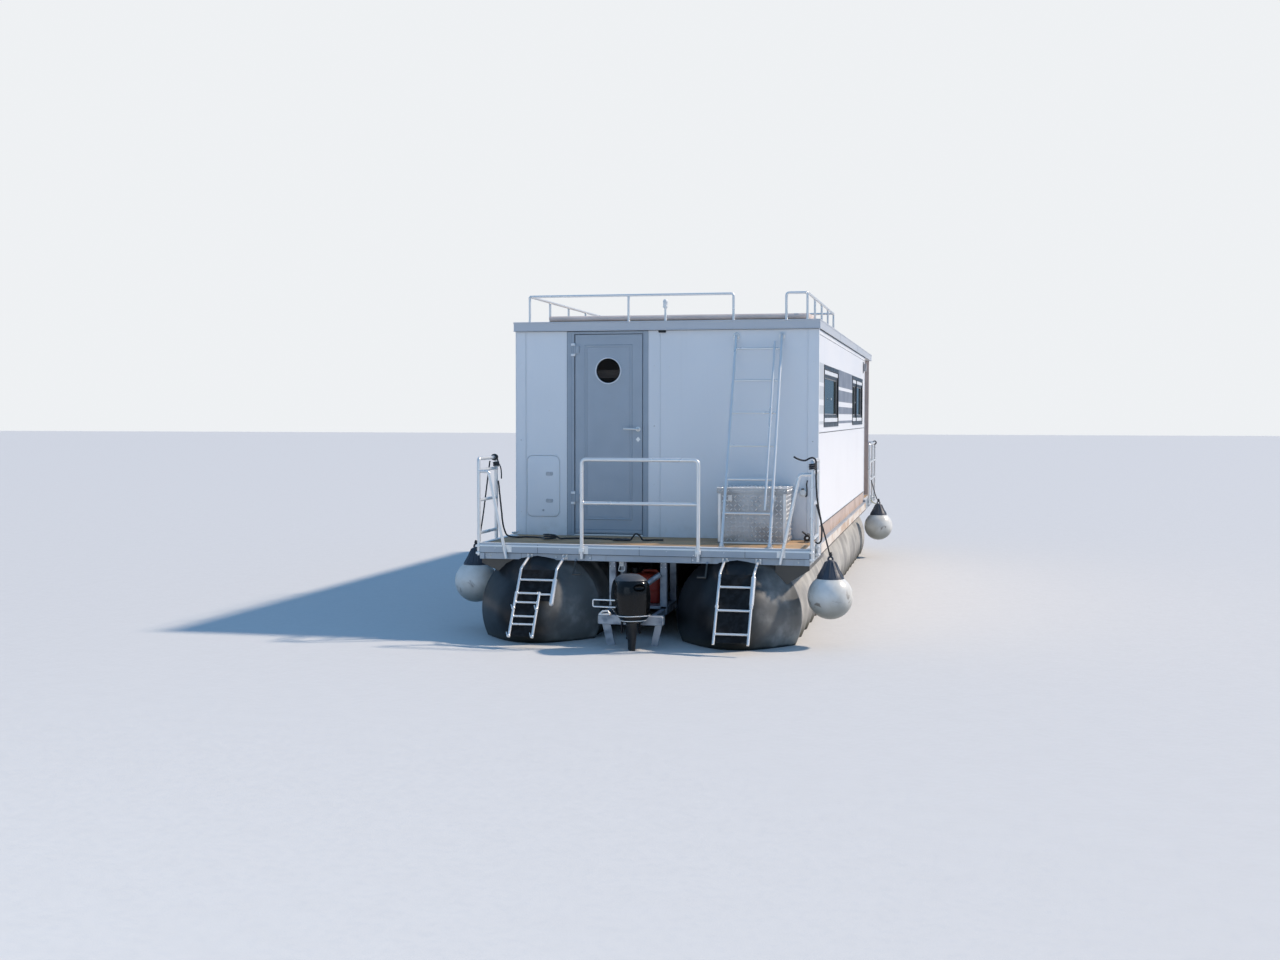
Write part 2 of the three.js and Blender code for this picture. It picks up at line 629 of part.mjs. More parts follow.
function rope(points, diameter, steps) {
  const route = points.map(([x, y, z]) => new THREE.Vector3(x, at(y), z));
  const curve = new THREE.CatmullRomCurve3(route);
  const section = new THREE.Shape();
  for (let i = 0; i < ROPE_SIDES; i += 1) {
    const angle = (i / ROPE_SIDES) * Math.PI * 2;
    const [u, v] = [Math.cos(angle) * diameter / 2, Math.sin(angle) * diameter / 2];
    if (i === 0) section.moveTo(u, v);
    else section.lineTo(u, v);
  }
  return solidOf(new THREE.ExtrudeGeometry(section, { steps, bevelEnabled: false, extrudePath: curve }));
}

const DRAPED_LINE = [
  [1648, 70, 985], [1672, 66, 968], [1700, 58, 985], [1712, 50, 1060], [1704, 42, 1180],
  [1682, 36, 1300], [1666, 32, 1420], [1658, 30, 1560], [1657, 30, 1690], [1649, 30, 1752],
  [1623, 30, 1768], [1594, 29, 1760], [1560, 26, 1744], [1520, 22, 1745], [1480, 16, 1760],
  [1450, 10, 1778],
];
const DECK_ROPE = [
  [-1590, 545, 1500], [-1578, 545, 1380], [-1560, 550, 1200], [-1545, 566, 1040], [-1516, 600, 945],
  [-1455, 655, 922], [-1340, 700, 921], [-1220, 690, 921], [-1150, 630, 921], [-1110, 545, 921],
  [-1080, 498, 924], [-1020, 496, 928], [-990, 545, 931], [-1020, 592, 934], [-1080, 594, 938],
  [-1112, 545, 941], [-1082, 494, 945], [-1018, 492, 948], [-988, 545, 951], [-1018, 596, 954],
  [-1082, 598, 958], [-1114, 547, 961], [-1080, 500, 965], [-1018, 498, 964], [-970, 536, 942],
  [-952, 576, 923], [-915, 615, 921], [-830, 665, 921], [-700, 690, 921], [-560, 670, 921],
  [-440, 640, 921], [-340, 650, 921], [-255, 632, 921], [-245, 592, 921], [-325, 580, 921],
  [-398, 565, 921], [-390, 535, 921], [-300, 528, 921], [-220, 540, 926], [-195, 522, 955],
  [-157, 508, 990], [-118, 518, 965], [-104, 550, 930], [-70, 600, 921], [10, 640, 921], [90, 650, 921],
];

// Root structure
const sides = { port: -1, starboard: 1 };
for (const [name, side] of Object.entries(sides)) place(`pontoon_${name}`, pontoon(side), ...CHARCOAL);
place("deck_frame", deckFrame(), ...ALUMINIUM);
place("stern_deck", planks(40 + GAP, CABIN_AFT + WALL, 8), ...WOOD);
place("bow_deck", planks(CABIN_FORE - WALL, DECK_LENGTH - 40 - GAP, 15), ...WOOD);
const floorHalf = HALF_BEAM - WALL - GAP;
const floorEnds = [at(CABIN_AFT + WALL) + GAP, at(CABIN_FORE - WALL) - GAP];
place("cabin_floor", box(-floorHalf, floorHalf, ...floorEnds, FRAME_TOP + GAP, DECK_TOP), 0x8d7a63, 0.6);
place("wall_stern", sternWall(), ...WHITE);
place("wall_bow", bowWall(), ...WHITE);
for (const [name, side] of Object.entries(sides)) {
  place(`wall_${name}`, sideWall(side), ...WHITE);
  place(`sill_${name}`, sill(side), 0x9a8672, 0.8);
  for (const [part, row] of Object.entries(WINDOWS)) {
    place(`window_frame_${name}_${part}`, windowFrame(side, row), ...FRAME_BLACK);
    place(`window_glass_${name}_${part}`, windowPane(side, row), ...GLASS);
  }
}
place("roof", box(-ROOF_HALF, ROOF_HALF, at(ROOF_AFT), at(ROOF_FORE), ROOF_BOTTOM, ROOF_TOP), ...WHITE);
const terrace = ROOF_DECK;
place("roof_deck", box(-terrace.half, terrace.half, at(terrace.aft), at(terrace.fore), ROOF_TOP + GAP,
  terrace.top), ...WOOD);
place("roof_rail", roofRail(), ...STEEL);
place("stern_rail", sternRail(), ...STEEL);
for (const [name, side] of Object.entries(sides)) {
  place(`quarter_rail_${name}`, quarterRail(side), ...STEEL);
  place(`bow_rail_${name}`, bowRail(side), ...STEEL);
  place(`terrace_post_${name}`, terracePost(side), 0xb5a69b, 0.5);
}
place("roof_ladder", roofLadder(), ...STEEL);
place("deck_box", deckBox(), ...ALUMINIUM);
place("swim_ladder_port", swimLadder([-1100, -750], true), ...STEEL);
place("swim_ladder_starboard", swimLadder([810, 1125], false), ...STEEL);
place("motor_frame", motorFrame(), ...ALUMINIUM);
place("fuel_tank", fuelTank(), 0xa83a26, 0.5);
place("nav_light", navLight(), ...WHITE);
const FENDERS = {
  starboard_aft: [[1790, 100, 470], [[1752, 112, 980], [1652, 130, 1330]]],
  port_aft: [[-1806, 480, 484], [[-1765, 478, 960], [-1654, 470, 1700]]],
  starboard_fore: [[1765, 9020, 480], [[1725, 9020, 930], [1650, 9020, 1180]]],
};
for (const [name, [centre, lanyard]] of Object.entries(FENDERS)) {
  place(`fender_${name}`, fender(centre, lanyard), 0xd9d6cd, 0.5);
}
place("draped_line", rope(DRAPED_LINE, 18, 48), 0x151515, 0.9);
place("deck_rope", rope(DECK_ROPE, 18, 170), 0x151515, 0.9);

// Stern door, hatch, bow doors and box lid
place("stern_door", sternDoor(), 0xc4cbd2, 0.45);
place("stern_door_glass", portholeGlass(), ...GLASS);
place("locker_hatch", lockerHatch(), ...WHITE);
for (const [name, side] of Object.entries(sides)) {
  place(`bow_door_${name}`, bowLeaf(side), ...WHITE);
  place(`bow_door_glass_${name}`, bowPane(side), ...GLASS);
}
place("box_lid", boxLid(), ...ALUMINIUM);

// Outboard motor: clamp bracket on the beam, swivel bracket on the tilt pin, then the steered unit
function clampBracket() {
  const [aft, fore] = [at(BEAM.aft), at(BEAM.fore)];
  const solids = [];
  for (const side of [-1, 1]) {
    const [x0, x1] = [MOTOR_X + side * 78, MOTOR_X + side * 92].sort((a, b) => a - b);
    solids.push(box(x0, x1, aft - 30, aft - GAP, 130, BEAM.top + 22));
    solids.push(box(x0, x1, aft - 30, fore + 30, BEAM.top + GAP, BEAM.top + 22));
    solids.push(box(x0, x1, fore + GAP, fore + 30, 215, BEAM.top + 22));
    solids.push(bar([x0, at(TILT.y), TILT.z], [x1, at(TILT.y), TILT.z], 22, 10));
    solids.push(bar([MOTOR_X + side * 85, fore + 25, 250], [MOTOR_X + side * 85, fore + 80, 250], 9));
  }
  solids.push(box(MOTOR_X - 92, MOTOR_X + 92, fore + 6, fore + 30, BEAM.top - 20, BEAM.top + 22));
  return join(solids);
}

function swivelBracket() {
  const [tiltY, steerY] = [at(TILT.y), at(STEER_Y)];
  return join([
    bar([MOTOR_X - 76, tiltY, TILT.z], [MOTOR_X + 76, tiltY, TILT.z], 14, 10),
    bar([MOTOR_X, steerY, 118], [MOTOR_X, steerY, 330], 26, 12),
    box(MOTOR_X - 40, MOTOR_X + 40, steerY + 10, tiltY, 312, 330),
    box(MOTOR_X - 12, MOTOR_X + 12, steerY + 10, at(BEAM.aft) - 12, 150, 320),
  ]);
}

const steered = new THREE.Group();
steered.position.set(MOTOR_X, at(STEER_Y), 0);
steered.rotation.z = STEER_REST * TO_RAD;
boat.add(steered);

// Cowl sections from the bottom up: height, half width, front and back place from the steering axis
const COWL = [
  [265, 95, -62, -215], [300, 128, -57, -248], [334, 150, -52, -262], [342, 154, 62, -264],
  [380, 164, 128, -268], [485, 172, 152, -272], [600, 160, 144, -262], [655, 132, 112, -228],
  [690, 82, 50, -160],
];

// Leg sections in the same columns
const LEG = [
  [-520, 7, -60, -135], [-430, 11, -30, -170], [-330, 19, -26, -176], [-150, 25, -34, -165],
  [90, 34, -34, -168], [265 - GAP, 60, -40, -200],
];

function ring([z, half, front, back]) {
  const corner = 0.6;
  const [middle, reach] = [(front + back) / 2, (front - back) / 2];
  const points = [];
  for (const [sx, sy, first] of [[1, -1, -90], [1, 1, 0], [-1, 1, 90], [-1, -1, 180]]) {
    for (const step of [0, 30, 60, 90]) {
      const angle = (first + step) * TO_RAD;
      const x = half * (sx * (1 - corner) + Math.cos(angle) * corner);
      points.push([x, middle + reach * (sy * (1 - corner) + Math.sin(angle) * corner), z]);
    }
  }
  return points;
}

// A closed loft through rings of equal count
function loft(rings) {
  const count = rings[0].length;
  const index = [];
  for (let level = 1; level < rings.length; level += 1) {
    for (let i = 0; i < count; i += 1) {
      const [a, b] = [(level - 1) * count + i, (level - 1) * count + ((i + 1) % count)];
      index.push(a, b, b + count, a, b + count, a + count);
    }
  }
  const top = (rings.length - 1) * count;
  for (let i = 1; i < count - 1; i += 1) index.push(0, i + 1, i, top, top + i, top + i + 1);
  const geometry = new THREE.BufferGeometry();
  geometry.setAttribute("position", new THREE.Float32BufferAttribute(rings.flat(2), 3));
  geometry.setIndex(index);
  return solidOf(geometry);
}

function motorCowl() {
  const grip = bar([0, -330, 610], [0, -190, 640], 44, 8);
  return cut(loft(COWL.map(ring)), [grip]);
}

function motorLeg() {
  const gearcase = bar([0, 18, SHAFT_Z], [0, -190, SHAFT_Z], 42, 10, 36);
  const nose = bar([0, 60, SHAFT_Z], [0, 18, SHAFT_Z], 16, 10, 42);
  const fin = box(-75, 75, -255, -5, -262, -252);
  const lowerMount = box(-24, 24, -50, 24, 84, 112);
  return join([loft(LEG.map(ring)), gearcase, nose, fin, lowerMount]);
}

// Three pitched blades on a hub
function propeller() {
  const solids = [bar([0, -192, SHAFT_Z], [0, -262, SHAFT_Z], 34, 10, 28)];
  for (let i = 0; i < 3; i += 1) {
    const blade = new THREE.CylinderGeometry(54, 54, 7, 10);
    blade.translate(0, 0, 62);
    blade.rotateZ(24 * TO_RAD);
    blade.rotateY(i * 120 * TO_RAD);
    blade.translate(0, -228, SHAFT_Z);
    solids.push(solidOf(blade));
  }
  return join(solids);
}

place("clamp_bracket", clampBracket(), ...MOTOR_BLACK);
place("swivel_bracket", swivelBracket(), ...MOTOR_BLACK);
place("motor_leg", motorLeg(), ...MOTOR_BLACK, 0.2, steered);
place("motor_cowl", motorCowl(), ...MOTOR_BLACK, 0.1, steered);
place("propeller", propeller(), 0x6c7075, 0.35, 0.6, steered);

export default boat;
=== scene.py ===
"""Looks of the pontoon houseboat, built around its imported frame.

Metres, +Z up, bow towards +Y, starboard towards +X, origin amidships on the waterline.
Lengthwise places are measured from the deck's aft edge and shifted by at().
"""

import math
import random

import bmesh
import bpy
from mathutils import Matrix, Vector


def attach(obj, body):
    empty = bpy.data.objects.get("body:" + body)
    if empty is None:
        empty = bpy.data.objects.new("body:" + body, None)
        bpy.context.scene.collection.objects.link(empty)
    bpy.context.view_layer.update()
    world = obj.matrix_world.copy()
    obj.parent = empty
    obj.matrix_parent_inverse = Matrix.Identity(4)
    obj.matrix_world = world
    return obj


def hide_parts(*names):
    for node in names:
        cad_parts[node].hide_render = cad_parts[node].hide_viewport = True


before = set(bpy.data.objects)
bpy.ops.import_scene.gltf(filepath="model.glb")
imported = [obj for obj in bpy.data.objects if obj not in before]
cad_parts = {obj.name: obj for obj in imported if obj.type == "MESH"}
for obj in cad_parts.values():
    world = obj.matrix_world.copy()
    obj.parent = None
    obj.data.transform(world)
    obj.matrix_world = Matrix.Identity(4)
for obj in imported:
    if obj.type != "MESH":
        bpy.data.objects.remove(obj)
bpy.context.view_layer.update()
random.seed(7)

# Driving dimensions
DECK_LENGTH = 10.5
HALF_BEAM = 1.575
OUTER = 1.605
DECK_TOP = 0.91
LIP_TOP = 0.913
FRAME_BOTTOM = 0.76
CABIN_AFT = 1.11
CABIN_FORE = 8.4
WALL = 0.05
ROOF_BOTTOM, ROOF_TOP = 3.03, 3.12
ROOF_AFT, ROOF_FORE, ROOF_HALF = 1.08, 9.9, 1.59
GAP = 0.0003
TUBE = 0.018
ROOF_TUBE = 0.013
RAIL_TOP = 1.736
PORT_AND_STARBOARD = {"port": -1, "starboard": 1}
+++
**WHAT YOU HAVE TO DO**.
All lines from the one with "obj.data.transform(world)" through the final line above are to be quoted exactly; quote no other line.

**CORRECT RESULT**.
    obj.data.transform(world)
    obj.matrix_world = Matrix.Identity(4)
for obj in imported:
    if obj.type != "MESH":
        bpy.data.objects.remove(obj)
bpy.context.view_layer.update()
random.seed(7)

# Driving dimensions
DECK_LENGTH = 10.5
HALF_BEAM = 1.575
OUTER = 1.605
DECK_TOP = 0.91
LIP_TOP = 0.913
FRAME_BOTTOM = 0.76
CABIN_AFT = 1.11
CABIN_FORE = 8.4
WALL = 0.05
ROOF_BOTTOM, ROOF_TOP = 3.03, 3.12
ROOF_AFT, ROOF_FORE, ROOF_HALF = 1.08, 9.9, 1.59
GAP = 0.0003
TUBE = 0.018
ROOF_TUBE = 0.013
RAIL_TOP = 1.736
PORT_AND_STARBOARD = {"port": -1, "starboard": 1}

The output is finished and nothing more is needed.